RAW DATA:
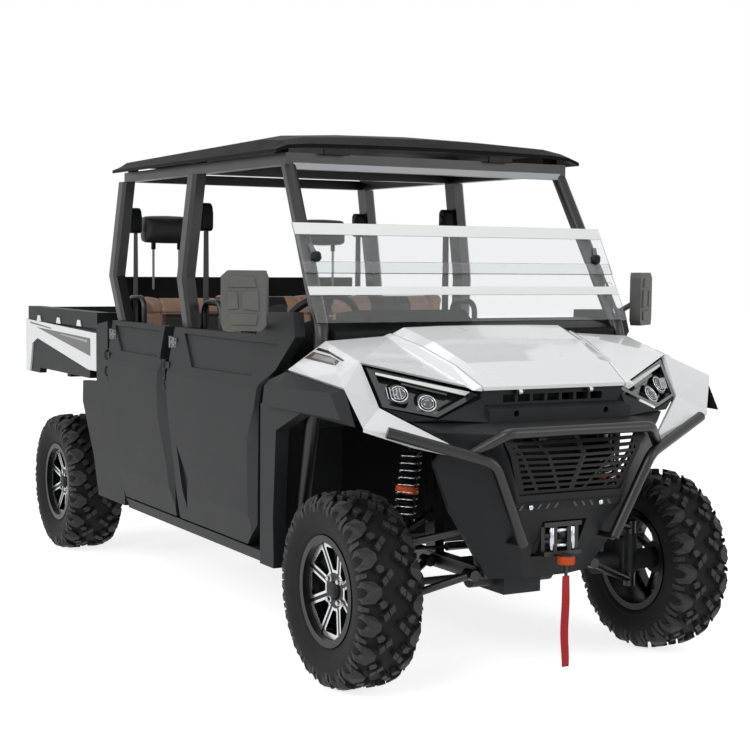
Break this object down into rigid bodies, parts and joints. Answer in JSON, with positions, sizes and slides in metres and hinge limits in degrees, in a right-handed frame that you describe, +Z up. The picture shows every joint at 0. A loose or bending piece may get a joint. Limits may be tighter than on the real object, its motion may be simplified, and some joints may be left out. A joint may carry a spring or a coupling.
{
  "type": "side by side utility vehicle",
  "caption": "Crew side by side utility vehicle with four half doors, a roof, a half windscreen, steered front wheels and a tipping cargo bed.",
  "frame": {"origin": "on the ground under the middle of the overall length and width", "axes": "+X points forward, +Y to the vehicle's left, +Z up"},
  "size_m": [4.04, 1.9468, 1.982],
  "materials": {
    "tyre_rubber": "matt moulded rubber",
    "cast_wheel": "satin painted cast wheel with bright machined edges",
    "frame_paint": "satin powder coat",
    "dark_plastic": "grained moulded plastic",
    "interior_plastic": "fine grained plastic",
    "white_gloss": "gloss painted panel",
    "seat_cover": "stitched covered foam",
    "clear_screen": "clear hard coated sheet",
    "bright_strip": "bright reflective strip",
    "wheel_grip": "soft grip moulding",
    "lamp_lens": "clear lens over a dark housing",
    "tail_lens": "red lens",
    "grille_black": "black moulded grille",
    "machined_steel": "machined steel",
    "cast_metal": "cast, unpainted",
    "damper_metal": "plated damper with a coated spring",
    "silencer_metal": "heat tinted sheet",
    "red_webbing": "woven webbing",
    "belt_webbing": "woven webbing"
  },
  "bodies": {
    "chassis": {"belt_retractors": "interior_plastic", "bull_bar": "frame_paint", "bumper_cover": "dark_plastic", "cab_floor": "interior_plastic", "cage_pillars": "frame_paint", "cage_roof_frame": "frame_paint", "chassis_frame": "frame_paint", "dashboard": "interior_plastic", "driveline": "machined_steel", "engine_block": "cast_metal", "exhaust_muffler": "silencer_metal", "front_fenders": "white_gloss", "front_flares": "dark_plastic", "front_seat": "seat_cover", "front_suspension_arms": "frame_paint", "grille": "grille_black", "headlamps": "lamp_lens", "headrest_posts": "machined_steel", "hip_bars": "frame_paint", "hook_strap": "red_webbing", "nose_panel": "dark_plastic", "radiator": "grille_black", "rear_headrests": "seat_cover", "rear_hub_carriers": "cast_metal", "rear_quarter_panels": "dark_plastic", "rear_seat": "seat_cover", "rear_suspension_arms": "frame_paint", "roof_panel": "dark_plastic", "seat_belts": "belt_webbing", "shock_absorbers": "damper_metal", "side_sills": "dark_plastic", "tow_hitch": "frame_paint", "winch": "machined_steel", "windscreen": "clear_screen", "windscreen_bands": "bright_strip"},
    "knuckle_right": {"knuckle_right": "cast_metal"},
    "knuckle_left": {"knuckle_left": "cast_metal"},
    "wheel_front_left": {"tyre_front_left": "tyre_rubber", "rim_front_left": "cast_wheel"},
    "wheel_front_right": {"tyre_front_right": "tyre_rubber", "rim_front_right": "cast_wheel"},
    "wheel_rear_left": {"tyre_rear_left": "tyre_rubber", "rim_rear_left": "cast_wheel"},
    "wheel_rear_right": {"tyre_rear_right": "tyre_rubber", "rim_rear_right": "cast_wheel"},
    "steering_rack": {"steering_rack": "machined_steel"},
    "steering_wheel": {"steering_wheel": "wheel_grip"},
    "door_front_left": {"door_front_left": "dark_plastic", "mirror_left": "dark_plastic"},
    "door_front_right": {"door_front_right": "dark_plastic", "mirror_right": "dark_plastic"},
    "door_rear_left": {"door_rear_left": "dark_plastic"},
    "door_rear_right": {"door_rear_right": "dark_plastic"},
    "hood": {"hood": "white_gloss"},
    "bed": {"bed_tub": "dark_plastic", "bed_side_panels": "white_gloss", "bed_fenders": "dark_plastic", "tail_lamps": "tail_lens"},
    "tailgate": {"tailgate": "dark_plastic"}
  },
  "joints": [
    {"name": "steer_right", "type": "hinge", "parent": "chassis", "child": "knuckle_right", "pos_m": [1.57, -0.56, 0.343], "axis": [0, 0, 1], "range_deg": [-30, 30]},
    {"name": "steer_left", "type": "hinge", "parent": "chassis", "child": "knuckle_left", "pos_m": [1.57, 0.56, 0.343], "axis": [0, 0, 1], "range_deg": [-30, 30]},
    {"name": "rack_slide", "type": "slide", "parent": "chassis", "child": "steering_rack", "axis": [0, 1, 0], "range_m": [-0.062, 0.062]},
    {"name": "steering_turn", "type": "hinge", "parent": "chassis", "child": "steering_wheel", "pos_m": [0.71, -0.35, 1.215], "axis": [-0.788, 0, 0.6157], "range_deg": [-275, 275]},
    {"name": "spin_front_left", "type": "hinge", "parent": "knuckle_left", "child": "wheel_front_left", "pos_m": [1.57, 0.6625, 0.343], "axis": [0, 1, 0], "continuous": true},
    {"name": "spin_front_right", "type": "hinge", "parent": "knuckle_right", "child": "wheel_front_right", "pos_m": [1.57, -0.6625, 0.343], "axis": [0, 1, 0], "continuous": true},
    {"name": "spin_rear_left", "type": "hinge", "parent": "chassis", "child": "wheel_rear_left", "pos_m": [-1.41, 0.6525, 0.343], "axis": [0, 1, 0], "continuous": true},
    {"name": "spin_rear_right", "type": "hinge", "parent": "chassis", "child": "wheel_rear_right", "pos_m": [-1.41, -0.6525, 0.343], "axis": [0, 1, 0], "continuous": true},
    {"name": "door_front_left_swing", "type": "hinge", "parent": "chassis", "child": "door_front_left", "pos_m": [0.117, 0.776, 1], "axis": [0, 0, 1], "range_deg": [0, 60]},
    {"name": "door_front_right_swing", "type": "hinge", "parent": "chassis", "child": "door_front_right", "pos_m": [0.117, -0.776, 1], "axis": [0, 0, -1], "range_deg": [0, 60]},
    {"name": "door_rear_left_swing", "type": "hinge", "parent": "chassis", "child": "door_rear_left", "pos_m": [-0.625, 0.776, 1], "axis": [0, 0, 1], "range_deg": [0, 60]},
    {"name": "door_rear_right_swing", "type": "hinge", "parent": "chassis", "child": "door_rear_right", "pos_m": [-0.625, -0.776, 1], "axis": [0, 0, -1], "range_deg": [0, 60]},
    {"name": "hood_swing", "type": "hinge", "parent": "chassis", "child": "hood", "pos_m": [1.846, 0, 1.035], "axis": [0, 1, 0], "range_deg": [0, 60]},
    {"name": "bed_tilt", "type": "hinge", "parent": "chassis", "child": "bed", "pos_m": [-1.85, 0, 0.872], "axis": [0, -1, 0], "range_deg": [0, 35]},
    {"name": "tailgate_swing", "type": "hinge", "parent": "bed", "child": "tailgate", "pos_m": [-1.998, 0, 0.93], "axis": [0, -1, 0], "range_deg": [0, 90]}
  ],
  "couplings": [
    {"joint": "steer_left", "follows": "steer_right", "ratio": 1},
    {"joint": "rack_slide", "follows": "steer_right", "m_per_rad": -0.112},
    {"joint": "steering_turn", "follows": "steer_right", "ratio": 9}
  ]
}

THE EXERCISE: Wherever the word "bodies" occurs in a line of the listing, copy that line.

EXERCISE RESULT:
Break this object down into rigid bodies, parts and joints. Answer in JSON, with positions, sizes and slides in metres and hinge limits in degrees, in a right-handed frame that you describe, +Z up. The picture shows every joint at 0. A loose or bending piece may get a joint. Limits may be tighter than on the real object, its motion may be simplified, and some joints may be left out. A joint may carry a spring or a coupling.
  "bodies": {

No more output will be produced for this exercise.